Hace casi 40 años, en una visita turística a José Ignacio, me dirigí hacia un paraje en el extremo de la península que en visitas anteriores ya había llamado mi atención. En efecto, existían allí unas enormes rocas que no emergían de la tierra sino que estaban apoyadas en ella, como gigantescos cantos rodados de tal tamaño que no parecían susceptibles de ser movidos por el mar. También había restos de una cruz de madera que los vecinos atribuían a la tumba de José Ignacio.
En ese momento, una inmobiliaria (probablemente la primera) se había instalado en José Ignacio y entre sus numerosos terrenos en venta estaba incluida una porción del paisaje extrañísimo que a mí me había cautivado. Para entusiasmarme aún más, en el terreno se encontraban dos lobos marinos, ya que según me dijeron, estos animales solían reposar frecuentemente en ese paraje. ¡Qué bueno tener una casa aquí con lobos marinos en el jardín en lugar de perros!.
Era un paraje único: la punta de la punta de la península – Padrón 1 – Lote 1 – Manzana 1. Maravillosas vistas a los cuatro vientos y donde comenzó el parcelamiento. Además, las enormes rocas que obviamente conservaría, parecían esculturas de Isamu Noguchi, emplazadas con acertado paisajismo.
No me importó el precio (muy alto para la época, ínfimo hoy en día) y lo compré inmediatamente. Hice los planos para poder construir una casa allí con la tecnología más elemental. No quedaba otro remedio que recurrir a ésta en José Ignacio, ya que las empresas constructoras serias veían demasiado inconveniente ir a trabajar en este pueblo cuando el puente todavía estaba incompleto y obreros y materiales que vinieran desde Maldonado tenían que hacerlo desde San Carlos.
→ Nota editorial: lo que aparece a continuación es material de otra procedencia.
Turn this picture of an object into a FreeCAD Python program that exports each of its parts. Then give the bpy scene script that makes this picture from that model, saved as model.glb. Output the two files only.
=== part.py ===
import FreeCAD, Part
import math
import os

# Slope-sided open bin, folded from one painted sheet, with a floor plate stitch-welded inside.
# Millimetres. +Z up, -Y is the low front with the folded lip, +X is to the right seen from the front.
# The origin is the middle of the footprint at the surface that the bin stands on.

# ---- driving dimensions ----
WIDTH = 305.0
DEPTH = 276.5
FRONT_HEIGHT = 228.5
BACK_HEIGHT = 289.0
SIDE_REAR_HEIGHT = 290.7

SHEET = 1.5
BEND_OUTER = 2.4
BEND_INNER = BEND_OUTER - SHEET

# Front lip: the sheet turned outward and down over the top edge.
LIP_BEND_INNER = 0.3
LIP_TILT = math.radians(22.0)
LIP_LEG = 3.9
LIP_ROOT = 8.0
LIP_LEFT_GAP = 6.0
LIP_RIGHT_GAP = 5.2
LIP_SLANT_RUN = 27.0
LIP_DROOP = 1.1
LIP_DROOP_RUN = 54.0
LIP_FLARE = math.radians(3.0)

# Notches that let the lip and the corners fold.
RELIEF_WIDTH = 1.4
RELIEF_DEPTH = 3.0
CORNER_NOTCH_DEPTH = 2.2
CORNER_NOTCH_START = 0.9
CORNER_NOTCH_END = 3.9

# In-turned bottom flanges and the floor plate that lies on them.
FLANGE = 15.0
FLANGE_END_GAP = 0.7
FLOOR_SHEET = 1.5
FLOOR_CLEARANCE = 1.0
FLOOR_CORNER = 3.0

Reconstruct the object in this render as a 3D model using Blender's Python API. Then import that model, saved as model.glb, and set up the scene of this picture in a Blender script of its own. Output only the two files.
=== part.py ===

Sin embargo, con esta simpática “troupe” de 18 años de edad promedio pude realizar la casa, enseñándoles a varios como doblar hierros o ensamblar piedras, ya que no tenían experiencia. De los autores de la construcción, nunca fijé sus verdaderos nombres, solo recuerdo sus adorables apodos: Grasa, Mauri, Topo, Boli, Pelado, Manopla… Casi todos se mantuvieron en la zona, y si bien algunos ya fallecieron, otros configuran hoy prósperos emprendedores locales.
Los materiales usados fueron piedra de las canteras locales y palos tratados químicamente. No utilicé las maderas tradicionales de buena calidad por considerarlas un recurso de lenta renovación. Un árbol de madera dura crece en 50 años, lo mismo que un eucaliptus en 5 años. Nunca me imaginé que el largo y económico cerco de troncos tratados de mi casa se convertiría, luego, en la tipología de cerco mas difundido en Punta del Este.
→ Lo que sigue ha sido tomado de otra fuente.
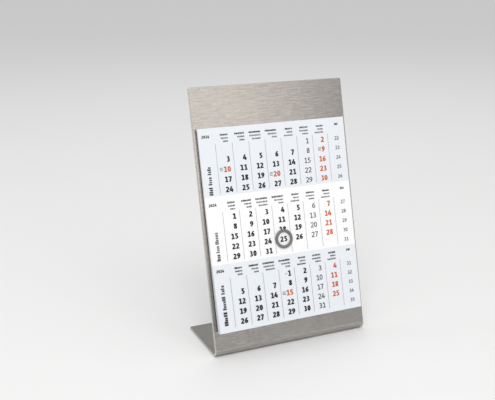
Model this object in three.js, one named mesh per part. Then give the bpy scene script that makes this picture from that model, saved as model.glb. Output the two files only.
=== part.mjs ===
// Metal desk calendar: a bent steel sheet that stands by itself and carries a three-month pad,
// with a loose magnetic ring that marks the day.
// Millimetres, +Z up. The origin is the middle of the base's flat underside, +X runs to the
// reader's right and the panel faces -Y.

import * as THREE from 'three';
import { mergeVertices } from 'three/addons/utils/BufferGeometryUtils.js';

// Pad: leaves glued along their top edge to a card, and the tape that holds the card.
// The leaves curl, which lifts the pad's lower corners off the panel, the left one more.
const PAD_WIDTH = 105;
const PAD_HEIGHT = 130;
const PAD_THICKNESS = 0.9;
const PAD_LIFT_LEFT = 3.2;
const PAD_LIFT_RIGHT = 0.4;
const CARD_THICKNESS = 0.4;
const CARD_MARGIN = 0.5;
const TAPE_THICKNESS = 0.5;
const TAPE_HEIGHT = 18;
const TAPE_SIDE_MARGIN = 4;
const TAPE_TOP_MARGIN = 1;

// Stand: one folded sheet, sized round the pad by the bare bands beside, above and below it
const SIDE_BAND = 2.5;
const TOP_BAND = 26.6;
const LOW_BAND = 11.1;
const SHEET_THICKNESS = 1.5;
const BASE_FLAT = 44;
const PANEL_LEAN = 14.5;
const BEND_INNER_RADIUS = 3;
const CORNER_RADIUS = 1.6;
const EDGE_ROUNDING = 0.5;

// Date ring: the offset is from the pad's middle, the drop from its top edge
const RING_BORE_RADIUS = 4.4;
const RING_BAND = 1.85;
const RING_THICKNESS = 1.2;
const RING_EDGE_ROUNDING = 0.45;
const RING_OFFSET = -0.8;
const RING_DROP = 76.1;

// Gap between faces that lie on each other, and the share of a wall that a rounding may take
const SEAT_GAP = 0.25;
const ROUNDING_LIMIT = 0.45;

// Smoothness of the round stretches
const BEND_STEPS = 24;
const CORNER_STEPS = 6;
const EDGE_STEPS = 4;
const CURL_STEPS_DOWN = 20;
const CURL_STEPS_ACROSS = 6;
const RING_SEGMENTS = 56;
const RING_EDGE_STEPS = 2;

const lean = THREE.MathUtils.degToRad(PANEL_LEAN);
const bendAngle = Math.PI / 2 + lean;
const bendMidRadius = BEND_INNER_RADIUS + SHEET_THICKNESS / 2;
const bendOuterRadius = BEND_INNER_RADIUS + SHEET_THICKNESS;
const bendLength = bendMidRadius * bendAngle;
const bendCentreY = -BASE_FLAT / 2;
const sheetWidth = PAD_WIDTH + 2 * SIDE_BAND;
const panelFlat = TOP_BAND + PAD_HEIGHT + LOW_BAND;
const blankLength = BASE_FLAT + bendLength + panelFlat;
const edgeRounding = Math.min(EDGE_ROUNDING, ROUNDING_LIMIT * SHEET_THICKNESS);

const steel = new THREE.MeshStandardMaterial({ name: 'steel', color: 0xb3aea7, roughness: 0.38, metalness: 1 });
const paper = new THREE.MeshStandardMaterial({ name: 'paper', color: 0xf2f4f6, roughness: 0.85, metalness: 0 });
const board = new THREE.MeshStandardMaterial({ name: 'board', color: 0xb9b4a8, roughness: 0.9, metalness: 0 });
const foam = new THREE.MeshStandardMaterial({ name: 'foam', color: 0xe6e4dc, roughness: 0.95, metalness: 0 });
const magnet = new THREE.MeshStandardMaterial({ name: 'magnet', color: 0x6a6865, roughness: 0.45, metalness: 0.6 });

// Folds a point of the flat blank. x runs across, s runs from the base's back edge to the
// panel's top, and n is the height over the sheet's middle, positive on the outer side.
function fold(x, s, n) {
  const outward = SHEET_THICKNESS / 2 + n;
  if (s <= BASE_FLAT) {
    return new THREE.Vector3(x, bendCentreY + BASE_FLAT - s, SHEET_THICKNESS - outward);
  }
  const turned = Math.min((s - BASE_FLAT) / bendMidRadius, bendAngle);
  const radius = bendMidRadius + n;
  const beyond = Math.max(s - BASE_FLAT - bendLength, 0);
  return new THREE.Vector3(
    x,
    bendCentreY - radius * Math.sin(turned) - beyond * Math.cos(turned),
    bendOuterRadius - radius * Math.cos(turned) + beyond * Math.sin(turned),
  );
}

// Left edge of the blank, set in by a distance, from the back edge's corner to the top corner.
function blankLeftEdge(inset) {
  const half = sheetWidth / 2 - CORNER_RADIUS;
  const radius = CORNER_RADIUS - inset;
  const points = [];
  const corner = (centreS, from, to) => {
    for (let i = 0; i <= CORNER_STEPS; i += 1) {
      const angle = THREE.MathUtils.lerp(from, to, i / CORNER_STEPS);
      points.push([-half + radius * Math.cos(angle), centreS + radius * Math.sin(angle)]);
    }
  };
  corner(CORNER_RADIUS, -Math.PI / 2, -Math.PI);
  for (let i = 0; i <= BEND_STEPS; i += 1) {
    points.push([-half - radius, BASE_FLAT + (bendLength * i) / BEND_STEPS]);
  }
  corner(blankLength - CORNER_RADIUS, Math.PI, Math.PI / 2);
  return points;
}

// Levels through the sheet's thickness, each with the inset that rounds the sheet's edges.
function sheetLevels() {
  const levels = [];
  const flat = SHEET_THICKNESS / 2 - edgeRounding;
  for (let i = 0; i <= EDGE_STEPS; i += 1) {
    const angle = (Math.PI / 2) * (1 - i / EDGE_STEPS);
    levels.push([-flat - edgeRounding * Math.sin(angle), edgeRounding * (1 - Math.cos(angle))]);
  }
  const upper = levels.map(([n, inset]) => [-n, inset]).reverse();
  return [...levels, ...upper];
}

// The sheet: outlines stacked through its thickness, closed by rungs across both faces, folded.
function bentSheetGeometry() {
  const outlines = sheetLevels().map(([n, inset]) => {
    const left = blankLeftEdge(inset).map(([x, s]) => fold(x, s, n));
    const right = blankLeftEdge(inset).map(([x, s]) => fold(-x, s, n));
    return [...left, ...right.reverse()];
  });
  const count = outlines[0].length;
  const indices = [];
  const quad = (a, b, c, d) => indices.push(a, b, c, a, c, d);
  for (let level = 0; level < outlines.length - 1; level += 1) {
    for (let i = 0; i < count; i += 1) {
      const next = (i + 1) % count;
      const low = level * count;
      quad(low + next, low + i, low + count + i, low + count + next);
    }
  }
  const last = (outlines.length - 1) * count;
  for (let i = 0; i < count / 2 - 1; i += 1) {
    const across = count - 1 - i;
    quad(i, i + 1, across - 1, across);
    quad(last + across, last + across - 1, last + i + 1, last + i);
  }
  const geometry = new THREE.BufferGeometry().setFromPoints(outlines.flat());
  geometry.setIndex(indices);
  return mergeVertices(geometry);
}

// The pad lies flat over the tape and curls away from the panel below it.
const curlStart = TAPE_TOP_MARGIN + TAPE_HEIGHT;
const curlLength = PAD_HEIGHT - curlStart;
const liftPerWidth = (PAD_LIFT_RIGHT - PAD_LIFT_LEFT) / PAD_WIDTH;

// How far the curl lifts the pad's lower edge, at a place across.
function lowEdgeLift(x) {
  return (PAD_LIFT_LEFT + PAD_LIFT_RIGHT) / 2 + liftPerWidth * x;
}

// Share of the curl's length at a distance below the pad's top edge: none above its start.
function alongCurl(down) {
  return Math.max(down - curlStart, 0) / curlLength;
}

// How far the curl lifts the pad, at a place across and a distance below its top edge.
function lift(x, down) {
  return lowEdgeLift(x) * alongCurl(down) ** 2;
}

// Heights over the panel's face at which each layer starts
const tapeBack = SEAT_GAP;
const cardBack = tapeBack + TAPE_THICKNESS + SEAT_GAP;
const padBack = cardBack + CARD_THICKNESS + SEAT_GAP;
const ringBack = padBack + PAD_THICKNESS + SEAT_GAP;

// A slab that follows the pad's curl: a box cut into a grid, lifted point by point. It is given
// by its width, its upper and lower ends, and the height of its back over the panel.
function curledSlabGeometry(width, from, to, back, thickness) {
  const box = new THREE.BoxGeometry(width, thickness, to - from, CURL_STEPS_ACROSS, 1, CURL_STEPS_DOWN);
  box.translate(0, -(back + thickness / 2), -(from + to) / 2);
  const points = box.getAttribute('position');
  for (let i = 0; i < points.count; i += 1) {
    points.setY(i, points.getY(i) - lift(points.getX(i), -points.getZ(i)));
  }
  return box;
}

// Ring section, a flat band with rounded edges, turned about its axis.
function ringGeometry() {
  const section = new THREE.Shape();
  const inner = RING_BORE_RADIUS;
  const outer = RING_BORE_RADIUS + RING_BAND;
  const top = RING_THICKNESS;
  const r = Math.min(RING_EDGE_ROUNDING, ROUNDING_LIMIT * Math.min(RING_BAND, RING_THICKNESS));
  section.moveTo(inner + r, 0);
  section.lineTo(outer - r, 0);
  section.absarc(outer - r, r, r, -Math.PI / 2, 0, false);
  section.lineTo(outer, top - r);
  section.absarc(outer - r, top - r, r, 0, Math.PI / 2, false);
  section.lineTo(inner + r, top);
  section.absarc(inner + r, top - r, r, Math.PI / 2, Math.PI, false);
  section.lineTo(inner, r);
  section.absarc(inner + r, r, r, Math.PI, 1.5 * Math.PI, false);
  const points = section.getPoints(RING_EDGE_STEPS);
  return new THREE.LatheGeometry([...points, points[0].clone()], RING_SEGMENTS);
}

function named(name, geometry, material) {
  const mesh = new THREE.Mesh(geometry, material);
  mesh.name = name;
  return mesh;
}

// The panel's frame: its origin is the top edge of the pad on the panel's front face,
// local -Y points out of the face and local -Z runs down the panel.
function panelFrame() {
  const frame = new THREE.Group();
  const padTop = fold(0, blankLength - TOP_BAND, SHEET_THICKNESS / 2);
  frame.position.copy(padTop);
  frame.rotation.x = -lean;
  return frame;
}

function mountingTape() {
  const width = PAD_WIDTH - 2 * TAPE_SIDE_MARGIN;
  const tape = named('mounting_tape', new THREE.BoxGeometry(width, TAPE_THICKNESS, TAPE_HEIGHT), foam);
  tape.position.set(0, -(tapeBack + TAPE_THICKNESS / 2), -(TAPE_TOP_MARGIN + TAPE_HEIGHT / 2));
  return tape;
}

function backingCard() {
  const width = PAD_WIDTH - 2 * CARD_MARGIN;
  const low = PAD_HEIGHT - CARD_MARGIN;
  return named('backing_card', curledSlabGeometry(width, CARD_MARGIN, low, cardBack, CARD_THICKNESS), board);
}

function calendarPad() {
  return named('calendar_pad', curledSlabGeometry(PAD_WIDTH, 0, PAD_HEIGHT, padBack, PAD_THICKNESS), paper);
}

function dateRing() {
  const ring = named('date_ring', ringGeometry(), magnet);
  const along = alongCurl(RING_DROP);
  const slopeDown = (2 * lowEdgeLift(RING_OFFSET) * along) / curlLength;
  const slopeAcross = liftPerWidth * along ** 2;
  ring.position.set(RING_OFFSET, -(ringBack + lift(RING_OFFSET, RING_DROP)), -RING_DROP);
  ring.rotation.set(Math.PI - Math.atan(slopeDown), 0, Math.atan(slopeAcross));
  return ring;
}

const calendar = new THREE.Group();
calendar.name = 'desk_calendar';
calendar.add(named('stand', bentSheetGeometry(), steel));
const onPanel = panelFrame();
onPanel.add(mountingTape(), backingCard(), calendarPad(), dateRing());
calendar.add(onPanel);

export default calendar;
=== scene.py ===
"""Desk calendar of folded brushed steel with a three-month pad and a magnetic date ring."""

from __future__ import annotations

import logging
import math
import random
from dataclasses import dataclass, field, replace
from enum import Enum
from functools import partial
from typing import Callable, Mapping, Optional, Sequence, Union

import bpy
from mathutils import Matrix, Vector

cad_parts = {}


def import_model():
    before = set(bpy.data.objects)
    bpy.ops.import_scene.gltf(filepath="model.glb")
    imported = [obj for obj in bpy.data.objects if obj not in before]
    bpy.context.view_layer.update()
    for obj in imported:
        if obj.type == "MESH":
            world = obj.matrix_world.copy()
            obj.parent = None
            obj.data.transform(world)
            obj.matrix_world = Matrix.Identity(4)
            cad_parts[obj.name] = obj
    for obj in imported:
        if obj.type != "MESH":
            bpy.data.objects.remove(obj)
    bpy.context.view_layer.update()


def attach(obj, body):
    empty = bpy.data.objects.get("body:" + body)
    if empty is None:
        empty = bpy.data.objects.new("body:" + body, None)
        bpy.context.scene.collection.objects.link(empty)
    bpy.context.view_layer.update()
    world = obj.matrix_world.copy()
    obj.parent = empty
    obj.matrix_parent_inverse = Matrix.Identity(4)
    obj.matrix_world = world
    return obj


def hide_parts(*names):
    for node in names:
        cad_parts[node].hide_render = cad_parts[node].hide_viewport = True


LOG = logging.getLogger("desk_calendar")
MM = 0.001
BODY = "root"
PAD_HEIGHT = 130.0
FIELD_HEIGHT = PAD_HEIGHT / 3
YEAR_LABEL = "2024"
FACE_PART = 0
EDGE_PART = 1
NOISE_MEAN = 0.5
SAME_PLACE = 1e-6
WEEK_DAYS = 7
SATURDAY = 5
SUNDAY = 6

Flat = tuple[float, float]
Colour = tuple[float, float, float]
WHITE: Colour = (1.0, 1.0, 1.0)
Value = Union[float, Sequence[float], "Signal"]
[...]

El suministro de agua corriente no estaba aún establecido, por lo cual diseñé un techo enderezado a recolectar el agua de lluvia. De cualquier manera prácticamente no tuvimos que usarlo, ya que al poco tiempo el confiable servicio de aguatero de Techera y su fiel caballo Matungo fue reemplazado por el servicio oficial de aguas corrientes.
En esos tiempos, el punto de mayor atracción turística que constituían las rocas y los restos de la tumba de José Ignacio competían con la imponente silueta del carguero Renner que había encallado en la arena y se mantenía sorprendentemente erguido en medio de la playa más popular de la zona.
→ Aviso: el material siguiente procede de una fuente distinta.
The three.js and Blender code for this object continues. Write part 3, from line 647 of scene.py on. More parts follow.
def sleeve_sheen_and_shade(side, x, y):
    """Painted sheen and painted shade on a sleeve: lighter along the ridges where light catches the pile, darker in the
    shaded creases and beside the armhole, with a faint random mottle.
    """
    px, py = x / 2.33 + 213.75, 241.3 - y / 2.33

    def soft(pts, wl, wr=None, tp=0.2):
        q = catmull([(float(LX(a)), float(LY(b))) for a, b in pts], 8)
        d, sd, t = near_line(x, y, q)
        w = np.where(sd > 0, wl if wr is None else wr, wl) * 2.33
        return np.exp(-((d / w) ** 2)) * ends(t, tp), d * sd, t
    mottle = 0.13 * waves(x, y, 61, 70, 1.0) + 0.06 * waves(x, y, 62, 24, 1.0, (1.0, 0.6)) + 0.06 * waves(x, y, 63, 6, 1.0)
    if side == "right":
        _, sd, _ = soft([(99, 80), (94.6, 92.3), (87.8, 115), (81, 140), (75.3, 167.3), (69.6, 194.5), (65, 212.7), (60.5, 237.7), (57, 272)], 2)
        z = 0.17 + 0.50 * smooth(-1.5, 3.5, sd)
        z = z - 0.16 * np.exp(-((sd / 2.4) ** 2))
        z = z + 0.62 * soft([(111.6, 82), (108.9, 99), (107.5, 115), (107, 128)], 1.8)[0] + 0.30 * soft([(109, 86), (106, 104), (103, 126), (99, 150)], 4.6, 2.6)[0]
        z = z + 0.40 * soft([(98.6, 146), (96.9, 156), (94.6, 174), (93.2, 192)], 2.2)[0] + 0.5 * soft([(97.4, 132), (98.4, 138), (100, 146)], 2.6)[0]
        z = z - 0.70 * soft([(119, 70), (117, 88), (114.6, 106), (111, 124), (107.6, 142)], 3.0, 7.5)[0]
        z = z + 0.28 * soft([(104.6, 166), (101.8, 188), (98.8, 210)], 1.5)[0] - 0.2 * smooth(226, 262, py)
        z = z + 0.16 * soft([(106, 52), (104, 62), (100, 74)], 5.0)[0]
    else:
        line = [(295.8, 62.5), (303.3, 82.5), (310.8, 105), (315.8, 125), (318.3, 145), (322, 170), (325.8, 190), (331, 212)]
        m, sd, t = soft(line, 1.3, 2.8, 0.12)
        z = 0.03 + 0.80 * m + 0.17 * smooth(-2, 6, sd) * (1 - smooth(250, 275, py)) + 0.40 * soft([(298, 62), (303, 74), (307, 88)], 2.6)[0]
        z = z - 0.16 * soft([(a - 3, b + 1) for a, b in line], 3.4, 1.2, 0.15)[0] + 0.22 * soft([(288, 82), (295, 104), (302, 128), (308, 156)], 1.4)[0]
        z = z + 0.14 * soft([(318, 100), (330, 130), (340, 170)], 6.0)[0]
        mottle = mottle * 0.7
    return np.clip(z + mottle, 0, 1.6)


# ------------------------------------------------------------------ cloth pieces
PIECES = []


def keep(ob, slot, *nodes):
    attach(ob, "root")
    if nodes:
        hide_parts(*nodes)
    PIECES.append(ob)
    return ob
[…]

Delante de él se fotografiaron dos veraneantes habituales, hijos del ex-presidente Bordaberry, hoy brillantes abogados y políticos de nivel internacional.
Sin el puente terminado, al comienzo no era fácil el acceso a José Ignacio. Toda la comunicación era a través de San Carlos. Afortunadamente el padre de “Nuble”, personaje emblemático de la zona, contaba con dos buses que realizaban una eficiente labor de transporte de personas, medicamentos, mercadería, encomienda, etc. entre dicho centro urbano y José Ignacio.
Nuestra casa de José Ignacio, modesta a pesar de su tamaño, recibió a muchísimos amigos durante su larga existencia. Aunque su construcción fue extraordinariamente low-tech creo que tuvo una fuerte pero sutil influencia en la apariencia de las construcciones posteriores.
En efecto, no aparecieron más los colores cálidos, las tejas, las rocas coloradas y marrones. Por el contrario, apareció por doquier la piedra gris, los pisos de pedregullo, los cercos y balcones de troncos tratados que no constituían la apariencia habitual de las construcciones turísticas anteriores en la zona.
Por otro lado, es posible que la repercusión que tuvo la casa en este extraordinario paraje turístico animara, probablemente, a muchos argentinos a aventurarse a construir el maravilloso José Ignacio actual, que continúa brindándonos belleza y confraternidad.
Texto y fotos: arq. Carlos Libedinsky.